When I was first planning this trip (and Baxter trips do require planning), South Branch was the closest to Katahdin I could reserve tent space for the long weekend. I intended to make a pre-dawn drive from South Branch to one of the Katahdin trailheads in order to make a pass at the mountain. The rough road, the 20 MPH speed limit, and the wildlife would make this proposition inadvisable under the best of circumstances. My old car made it impossible, so I decided to go with plan B: hiking a 10ish mile loop that began at the pond and hopped over 3500+ foot Traveler Mountain and two smaller peaks. It was supposed to be an extraordinary (and extraordinarily challenging, despite being lower than Katahdin) eight- to ten-hour hike. Unfortunately, this never happened. Not even close. 

Why did this not happen? A few reasons. 

Anyone who's spent time hiking in the American West knows that the mountains are big and dangerous, but on the plus side, trails are often switchbacked. In the Rockies, particularly, this is common. In California's national parks, switchbacks are less common and there are plenty of scrambles, but a lot of the tough spots are big-boulder-type terrain. Not in New England. Nope. In New England, scrambles are frequently comprised of tiny shards of razor-sharp rock that cascade down steep gradients in never-ending slides of fun or pain, depending on your definition. They're exposed, they're sheer, and they're stabby. In the West, a scramble ends when you get to the top of the giant boulder face and level out. In New England, a scramble ends when you finish climbing the fucking mountain (or reach a false peak and start the next scramble).

Here's what the gentler parts of the trails in northern Baxter look like:

A chill section of the trail—still below tree line.

A chill section of the trail—still below tree line.

A mile or two later...look! More rockslides! Half a mile later, this would turn into a knifelike ridge that dropped precipitously on the righthand side. There were several sections where I thought to myself, "Hey, probably nobody should ever do this." It's clear I'm not from Maine.

Coming up on a ridge! This rockslide nonsense will probably change soon.

Coming up on a ridge! This rockslide nonsense will probably change soon.

The sharp slidey rock business just keeps going. The rocks get sharper and looser as you climb. I was climbing on all fours for most of the trail. That's a pretty rough deal when you've got an eight-pound camera and four liters of water in your pack. I should probably pick another hobby. Knitting, for instance. 

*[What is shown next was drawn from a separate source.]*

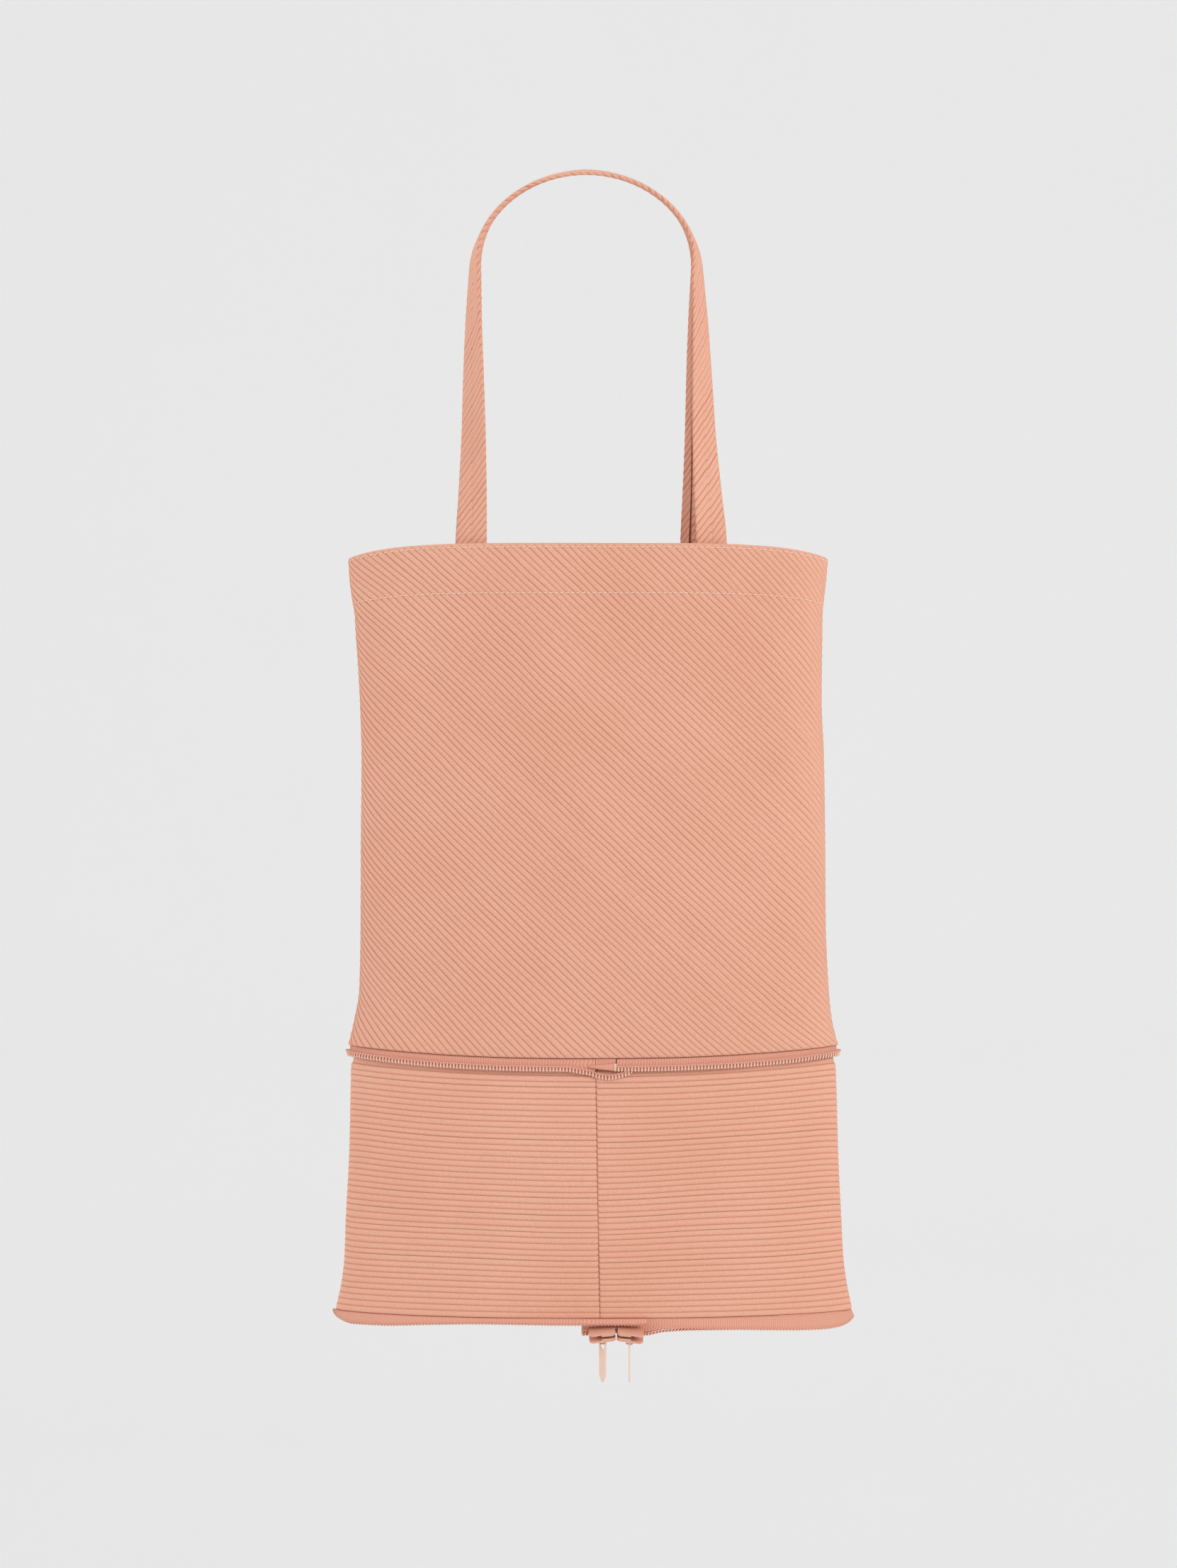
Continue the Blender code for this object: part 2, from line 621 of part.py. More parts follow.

Nope! Not gonna end! This, as it turns out, is basically the entire park. 

Nope! Not gonna end! This, as it turns out, is basically the entire park. 

The real problems started when the trees began disappearing and I could see how dark the horizon was. If you read summitpost.org's descriptions of Baxter trails (including the trails on Katahdin), you'll see that a lot of the major hikes in Baxter are along ridges. This is lovely on clear days and pretty damn treacherous in gnarly weather. I tend to be a cautious hiker in general, but I make markedly more conservative decisions when I'm alone (to be fair, this is nearly always). About an hour and a half in, it started looking like the storm front I'd been watching was going to pass over the trail. The rocky ridges were a tough uphill climb dry; downhill and wet would be disastrous, and more than a little dangerous. As previously noted, BSP isn't Acadia, and there wasn't anyone around to save me if I fell and broke a leg. 

It sucks to have to turn around on a mountain, but as myriad signs at the campground reminded hikers, "Your destination is not the summit. It is your safe return to camp." Sage advice. I believe wholeheartedly in not fucking around with mountains. They're bigger and older and tougher than I am and they're full of things that can kill me. So turn around, I did. Before I fogged up my camera lens, I got in a few shots that have little technical merit but still document the splendor of the landscape. Maine is unparalleled. Percival Baxter, you wily bastard, you knew what you were doing. 

I hightailed it down that mountain as quickly as I was able, which, as it turns out, was not quickly enough. The storm hit half an hour or so after I turned around. Fortunately, I made it below the tree line, ensuring my compliance with the golden rule of mountain hiking: don't get caught on a ridge in a lightning storm. The sojourn down to the trailhead was miserable—I took a couple of epic falls, scratched the hell out of a good UV filter, and turned my hands into a nice pulpy mix of blood and mud—but at least I didn't get electrocuted. 

Both attempts at bagging a BSP peak failed that weekend. On the up side, I was terribly glad I didn't drive all the way down to Katahdin. I wondered a number of times how the many hikers who were attempting Katahdin peaks fared in the stormy weather. The ranger who presided over South Branch looked stricken every time he watched a hiking group lope cheerily toward a trailhead in spite of the darkening skies. I can't imagine the rangers at the Katahdin area campgrounds had a relaxing weekend. 

Before I left Monday morning to drive back to Boston (naturally, the trip home was through driving rainstorms that necessitated my pulling over and hoping my car wasn't blown clear over a ledge), the park treated me to a wonderfully calm hour that yielded my only decent shots of the weekend. You win, Baxter. I'll be back.